Arnold glanced in the rearview mirror and laughed sarcastically, “Like nobody is gonna see that! That’s freaking awesome!”
When my body had cooled from bright orange to orange embers, I stopped. “Can you see now?”
“Much better,” Arnold grinned behind his ninja mask.
A random car pulled up alongside us on my side. The driver had his window down and held his smart phone in one hand, pointing it at me. His eyes were glancing between me and the screen on his phone. Obviously shooting video of me, Mr. Orange Embers, the Flamethrower Man. Correction, Flame-Hurler Man.
“Quit recording and watch the road!” I shouted at the video gawker.
He didn’t. Just kept shooting video as he laughed, “What the fuck, man?! Was that you? You got a flamethrower in there or something?”
I didn’t answer.
Arnold asked, “What’s that guy doing? Is he shooting video of us?”
“Yeah,” I sighed.
Arnold leaned over and shouted out my window, “Hey! When you post your video, say it’s Wildfire!”
I grunted, “Would you stop?!”
“Why? It’s free PR.”
I ignored him and pointed my finger out the window at Video Gawker’s phone and shot a concentrated blast of hot white fire a quarter-inch in diameter. Aimed it at
the back of the phone. It took only seconds for the case to glow bright orange and start melting.
“Ow, ow, ow! Shit!” Video Gawker suddenly dropped his phone like a hot potato. It clattered onto the road and went bouncing behind us at speed. He shook his hand like it had been burned, blowing on his fingers. If I had irradiated his hand, that was his problem. He was the fricking gawker invading my privacy.

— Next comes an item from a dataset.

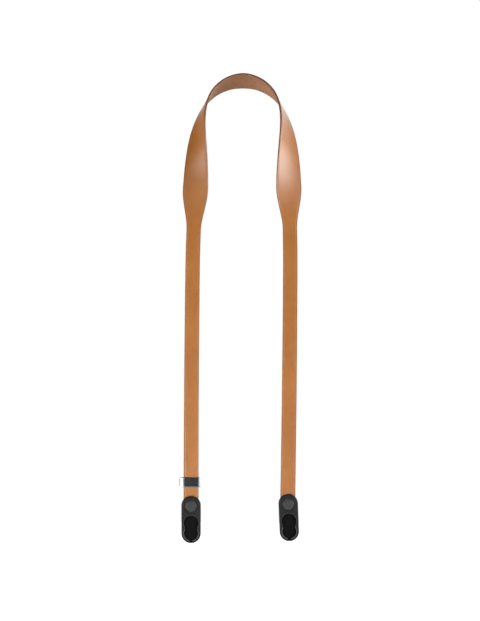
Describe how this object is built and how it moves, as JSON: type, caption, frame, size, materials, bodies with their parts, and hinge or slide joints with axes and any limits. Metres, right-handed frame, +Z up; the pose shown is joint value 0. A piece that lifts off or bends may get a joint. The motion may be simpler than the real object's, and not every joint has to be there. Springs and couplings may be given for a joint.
{
  "type": "camera neck strap",
  "caption": "Leather camera neck strap, narrow legs and a wider twisted shoulder part, with black quick-release housings and a metal keeper.",
  "frame": {"origin": "middle of the underside of the leather at the top of the arch, where the neck carries the strap", "axes": "+Z up along the hanging legs, +X to the right seen from the front, +Y to the back; the grain side of the legs faces -Y"},
  "size_m": [0.1272, 0.0512, 0.4997],
  "materials": {
    "leather": "smooth vegetable-tanned, semi-matt, dark painted edges",
    "black_plastic": "fine moulded texture, satin",
    "disc_plastic": "satin dark grey",
    "polished_steel": "polished, lightly worn"
  },
  "bodies": {
    "strap": {"strap": "leather", "keeper": "polished_steel", "left_housing": "black_plastic", "right_housing": "black_plastic", "left_disc": "disc_plastic", "right_disc": "disc_plastic"},
    "left_tongue": {"left_tongue": "black_plastic"},
    "right_tongue": {"right_tongue": "black_plastic"}
  },
  "joints": [
    {"name": "left_tongue_hinge", "type": "hinge", "parent": "strap", "child": "left_tongue", "pos_m": [-0.05107, -0.03289, -0.46074], "axis": [1, 0, 0.0087], "range_deg": [0, 6], "stiffness_Nm_per_rad": 0.25, "springref_deg": -5.73},
    {"name": "right_tongue_hinge", "type": "hinge", "parent": "strap", "child": "right_tongue", "pos_m": [0.05218, -0.03289, -0.45772], "axis": [0.9989, 0, 0.0471], "range_deg": [0, 6], "stiffness_Nm_per_rad": 0.25, "springref_deg": -5.73}
  ]
}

I shouted at him, “I think your battery is bad! Was that a Samsung Galaxy Note 7? They’re notorious for having exploding batteries!”
“No!” Video Gawker said, totally confused. “It was an iPhone 11! I just bought the damn thing!”
“Oops!” I laughed. “You should’ve gotten an iSearch Robot! Their batteries never blow!”
Video Gawker was no longer listening. He slowed his car and drifted back behind us.
“Why’d you do that?” Arnold demanded. “That was free PR!”
“Are you insane? We’re in my rental car! It can easily be traced back to me.”
“Oh, right. Good thing I have my mask on.”
“I don’t,” I grumbled.
“But your face is all Human Torch and shit. I can barely recognize you. I don’t think you need a mask.”
I flipped down the passenger visor and checked myself in the mirror. “I can. I can totally tell it’s me. All it takes is someone getting closeup video of my fiery face and some facial recognition software, and they’ll figure out Wildfire is Doug Moore.”
“That’ll never happen.”
“What are you talking about? There’s enough pictures of me floating around on the internet for facial software to identify me.”
Arnold rolled his eyes, “Even if that happens, deny it. Say Wildfire is someone else.”
“Did you forget you were almost killed a week ago at that rock quarry by organized criminals?”